The outward angle is an eyeball guess that is done looking at the given "Focus PeD" and then adjusting the dashed yellow ellipse to be a bit greater or lesser than the green ellipse at the Pe visually as needed. TransX does not allow the hypothetical sling adjustment result Pe back at Earth to be shown as a number. It instead the number shown is the actual result based on your current path. If it's low (like 38.35 in the next image) then swing the dashed ellipse wider at the Pe for example. In the image below the outward angle chosen was -117.9001. Even though the dashed ellipse is closer to earth at the Ap, the Pe is a bit wider if you look closely.
Then set up a manoevre and burn the radius line into place making "R.Inc:" close to zero and "Pe Ratio:" close to 1. If you have no idea how to do this, it's best to complete the tutorial "Voyager Flight" first. (sorry about that). Once it's burnt into place it could look something like the following.

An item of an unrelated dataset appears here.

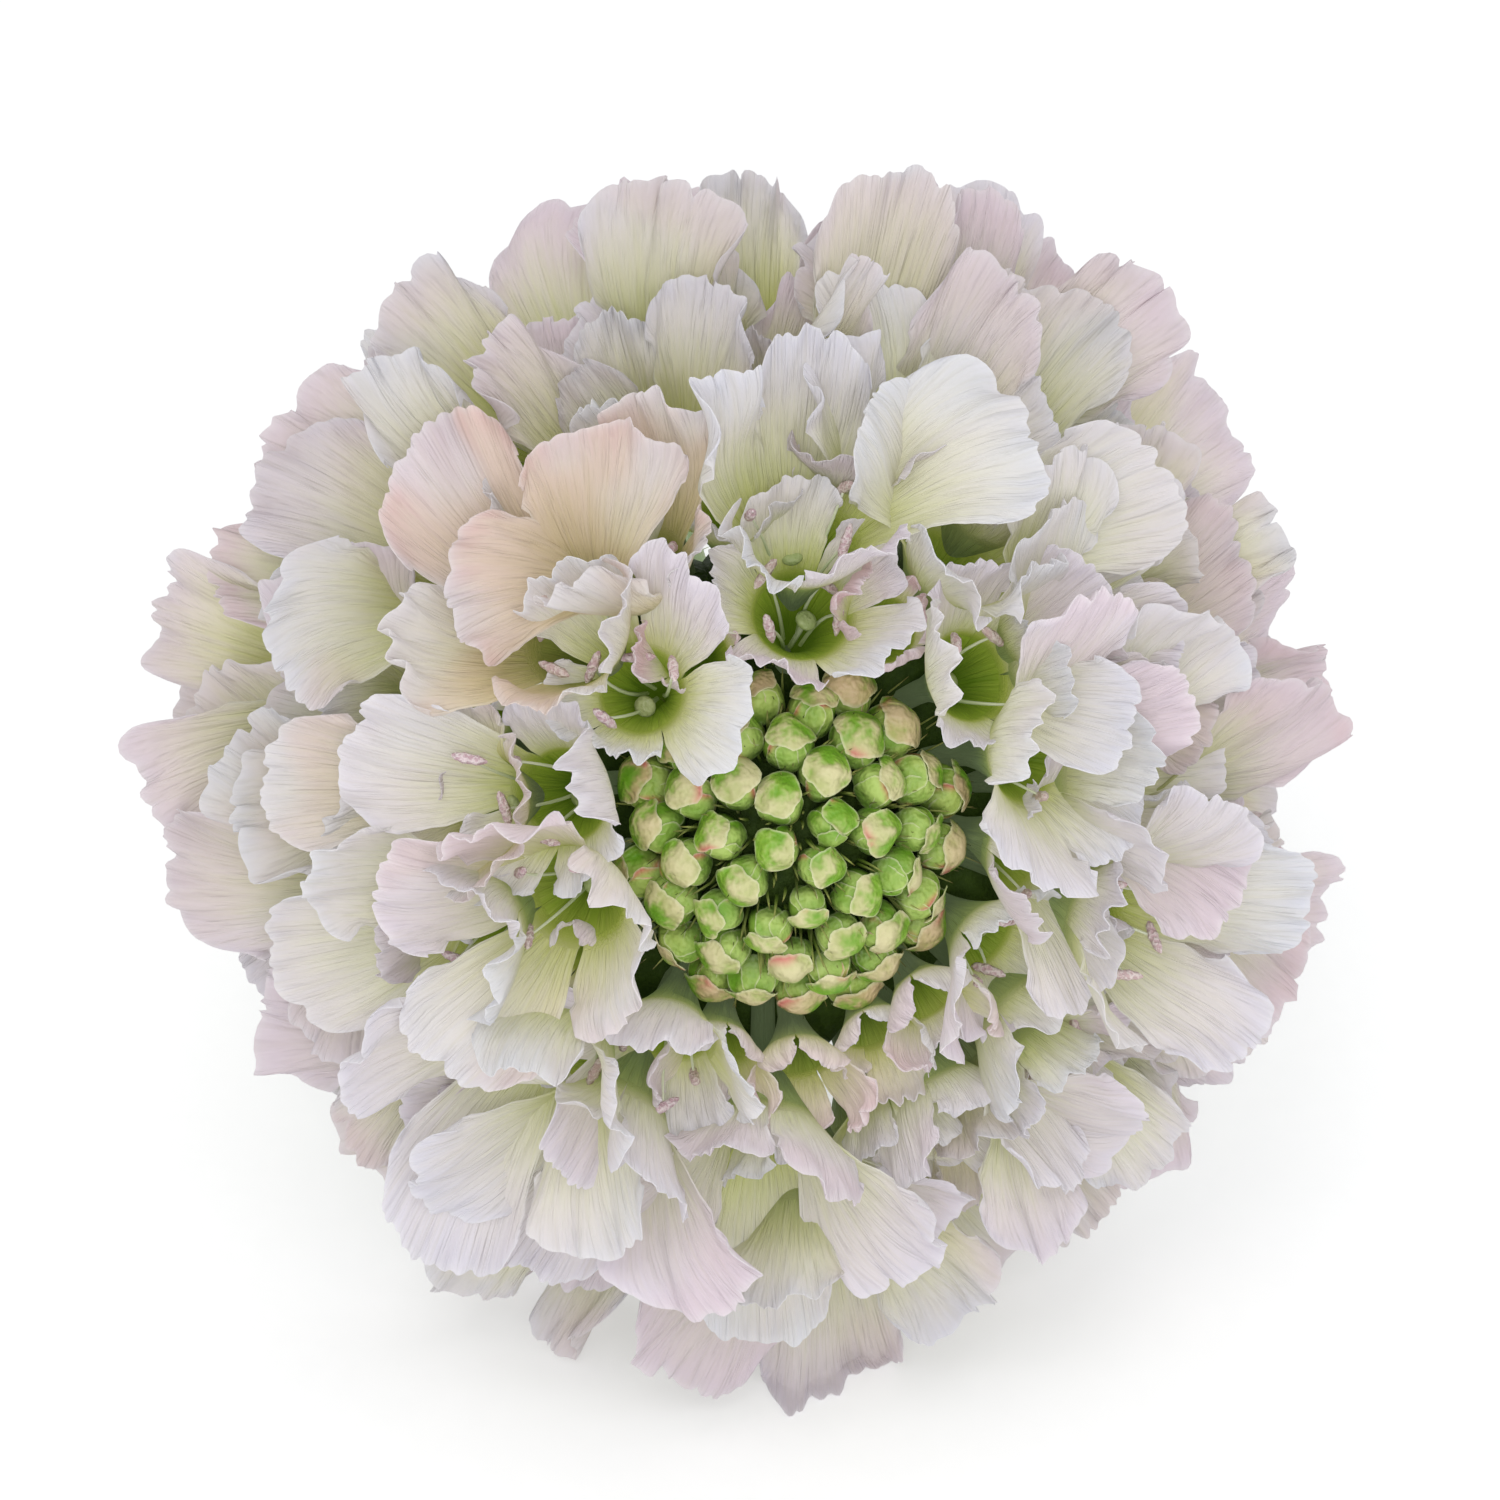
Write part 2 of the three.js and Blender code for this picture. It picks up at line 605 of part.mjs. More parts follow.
function makeInvolucre() {
  const bracts = Array.from({ length: BRACT_COUNT }, (_, n) => bractSolid(n));
  return meshOf("involucre", mainBody(join([cup(), ...bracts])), bractGreen, BLADE_SHORTEST);
}

function makeStem(surface) {
  const top = SOCKET_END - GAP;
  const bend = (share) => STEM_BEND * Math.sin(Math.PI * share) * share;
  const route = new THREE.CatmullRomCurve3(STEM_ROUTE.map((share) => (
    vector(bend(share), 0, top - STEM_LENGTH * share)
  )));
  const section = new THREE.Shape(Array.from({ length: STEM_SIDES }, (_, n) => {
    const turn = (2 * Math.PI * n) / STEM_SIDES;
    return new THREE.Vector2(STEM_RADIUS * Math.cos(turn), STEM_RADIUS * Math.sin(turn));
  }));
  const tube = new THREE.ExtrudeGeometry(section, { steps: STEM_STEPS, extrudePath: route });
  return meshOf("stem", mainBody(solidOf(tube).subtract(surface)), stemGreen);
}

// ---- The whole flower ----

const head = new THREE.Group();
head.name = "head";
head.position.set(HEAD_X, HEAD_Y, HEAD_HEIGHT);
head.rotation.x = Math.PI / 2 - FACE_UP;
head.updateMatrix();
const surface = surfaceBlock(head.matrix);
head.add(makeFlorets(surface), makeBuds(), makeInvolucre(), makeStem(surface));

const flower = new THREE.Group();
flower.name = "scabiosa_flower";
flower.add(head);

export default flower;
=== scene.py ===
"""Looks of a cut scabiosa flower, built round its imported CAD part.

The florets, buds, bracts and stem follow the same rule and the same repeatable draws as the CAD
solids, in thin petals with toothed rims. Lengths are in millimetres until a mesh is made.
"""
import math

import bpy
import numpy as np
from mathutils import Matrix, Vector
from mathutils.bvhtree import BVHTree


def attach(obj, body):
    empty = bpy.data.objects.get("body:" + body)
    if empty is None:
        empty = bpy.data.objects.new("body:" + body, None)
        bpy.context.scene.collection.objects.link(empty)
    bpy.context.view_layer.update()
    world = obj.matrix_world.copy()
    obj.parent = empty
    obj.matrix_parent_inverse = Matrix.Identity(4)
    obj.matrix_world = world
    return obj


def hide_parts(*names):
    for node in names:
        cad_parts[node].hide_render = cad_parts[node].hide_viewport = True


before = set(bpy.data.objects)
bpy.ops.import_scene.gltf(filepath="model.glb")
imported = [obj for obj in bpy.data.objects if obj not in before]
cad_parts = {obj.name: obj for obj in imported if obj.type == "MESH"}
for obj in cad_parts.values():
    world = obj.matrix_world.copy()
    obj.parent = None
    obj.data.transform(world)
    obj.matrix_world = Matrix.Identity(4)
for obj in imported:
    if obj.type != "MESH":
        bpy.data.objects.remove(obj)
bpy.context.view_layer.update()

MM = 0.001
SHARP = math.radians(58)

# Pose of the head, as in the CAD part.
HEAD = np.array([-0.27, -42.93, 28.7])
FACE_UP = math.radians(16)

# Receptacle, rings of florets and buds, as in the CAD part.
CORE_RADIUS = 4.9
ROOT_DEPTH = 0.8
RINGS = [
    dict(count=15, turn=302, base=80, leave=93, lean=34, tube=5.9, funnel=3.6, throat=38,
         lobe=8.6, width=8.8, flare=58, ruffle=0.6, fan=8, small=1.5),
    dict(count=14, turn=290, base=92, leave=86, lean=56, tube=8.0, funnel=4.0, throat=34,
         lobe=10.2, width=10.6, flare=50, ruffle=0.85, fan=28, small=1.2),
    dict(count=13, turn=301, base=106, leave=94, lean=72, tube=10.4, funnel=4.0, throat=30,
         lobe=12.5, width=12.0, flare=42, ruffle=1, fan=46),
    dict(count=12, turn=293, base=122, leave=106, lean=88, tube=10.6, funnel=4.0, throat=26,
         lobe=14.6, width=12.6, flare=34, ruffle=1, fan=56),
]
# More florets behind the outer ring, to the same rule.
BACK_RING = dict(count=12, turn=308, base=116, leave=104, lean=84, tube=10.2, funnel=4.0, throat=28,
                 lobe=13.4, width=12.6, flare=36, ruffle=1, fan=56)
# Smaller florets that fill the gaps between the second and the third ring.
FILL_RING = dict(count=13, turn=317, base=99, leave=90, lean=64, tube=8.8, funnel=3.4, throat=30,
                 lobe=8.8, width=9.2, flare=46, ruffle=1.1, fan=38)
# Florets that grew shorter or longer than the rest of their ring: (ring, place) and share.
GROWN = {(2, 0): 0.84, (2, 1): 0.86, (2, 2): 0.92, (2, 3): 0.84, (2, 5): 0.96, (2, 10): 0.93,
         (2, 12): 1.06, (3, 3): 0.86, (3, 6): 0.97, (3, 8): 0.86, (4, 2): 0.92, (4, 9): 0.86}
RING_NAMES = {0: "florets_inner", 1: "florets_second", 2: "florets_third", 3: "florets_outer",
              4: "florets_back", 6: "florets_filling"}
APART = 1.0
TUBE_RADIUS = 0.55
TUBE_FLARE = math.radians(12)
TUBE_STEPS = 8
LOBES = [
    dict(at=-68, span=34, length=0.92, width=0.92, flare=0.95, number=14),
    dict(at=0, span=34, length=1, width=1, flare=1, number=10),
    dict(at=68, span=34, length=0.92, width=0.92, flare=0.95, number=11),
    dict(at=141, span=39, length=0.5, width=0.68, flare=0.6, number=12),
    dict(at=219, span=39, length=0.5, width=0.68, flare=0.6, number=13),
]
DOME_RADIUS = 10.6
DOME_EDGE = 5.2
PRESS_LEVEL = 0.16
PRESS_SOFTNESS = 0.25
PRESS_SPREAD = 0.85
BUD_COUNT = 46
BUD_SPREAD = 57
BUD_LEVEL = 8.8
BUD_RADIUS = 0.95
BUD_GROWTH = 0.42
BUD_STRETCH = 1.25
BUD_TURN = 137.508
DRAW_STEPS = (12.9898, 78.233, 37.719, 9.151)
WHOLE_WAVE = 6.28
# Lobes longer than this share of the longest are the three large ones of a floret.
LARGE_LOBE = 0.6
# Rings whose lobes slide backward where the surface presses them up; the others slide forward.
BACKWARD_RINGS = (3, 4)
# Thickness of a petal, how much thinner it gets at its rim, and the least height over the surface.
PETAL_THICK = 0.11
RIM_THINNER = 0.07
FLOOR_GAP = 0.02


# ---- Numbers ----

def draw(low, high, *key):
    """A repeatable draw between two values, named by up to four whole numbers."""
    wave = math.sin(0.5 + sum(k * s for k, s in zip(key, DRAW_STEPS))) * 43758.5453
    return low + (high - low) * (wave - math.floor(wave))


def phase(*key):
    """A repeatable draw of where a wave starts."""
    return draw(0, WHOLE_WAVE, *key)


def lerp(a, b, t):
    return a + (b - a) * t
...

Do a second correction burn if needed to get the Pe distance closer if you like. But personally I think that anything between 39M and 43M is probably adequate at this stage. If you do more than 50 m/s in corrections here you might not finish the trip so waste not want not. The playback file has a single 15 m/s midcourse burn at this stage of the flight.
Now bring up Orbit MFD and reference moon.
Warp slowing ahead watching the gravity factor at the bottom of Orbit...
and when it reaches 50 slow to real time and turn "Prograde".
Turn on TransX again.
click "BCK" as needed to be in stage 1.
click "VW" to "View: Slingshot"
Look at your Inclination angle (this image shows it as .2162)
Killrot, then use LIN RCS up and down (2 or 8) as needed to burn the inclination angle to as close to zero as possible as shown in the following image.
Then bring up Orbit again and warp slowly ahead to approach the moon Pe. As you get closer within 200 seconds, turn prograde.
The Pe position of the lunar sling is a great opportunity to adjust the Pe of the return to Earth. (Just Killrot once in the prograde attitude and use a few bursts of LIN) In general if you speed up at this point you will reduce the Earth Pe. If you slow down you will increase the Pe. Just 5 m/s could change the Pe by a couple Mm. I've found it reads a bit lower than what you are actually going to get so the following image shows what it looks like to change the prograde speed to get the Pe to a bit above 39M. Yes 39 is my good luck number at this point. In the playback I used about 4 m/s increase speed as I recall. It dropped the Pe from about 42 to 39. In addition I turned off the sling direct setup information since all I care about now is the return Pe. I did this by making stage 1 target= none and clicking forward, then making stage 1 target escape and clicking forward again. The following image shows the data after the lunar Pe LIN adjustment.
And an outside camera view showing the DG and an earthrise after its sling around the moon.
All that's left now is to see how you did. Warp carefully back to Earth. Bring up Map reference Earth. When close enough your orbit will appear and hopefully it is fairly close to the equator. Orbit MFD will show your arrival at Pe for the burn to drop the Ap to 42.16. And I found getting the alignment to read zero is easily done by using Surface MFD to watch your latitude position to know when to turn DN (or AN) and to do the light burn to bring the inclination as shown in Orbit down to 0.00.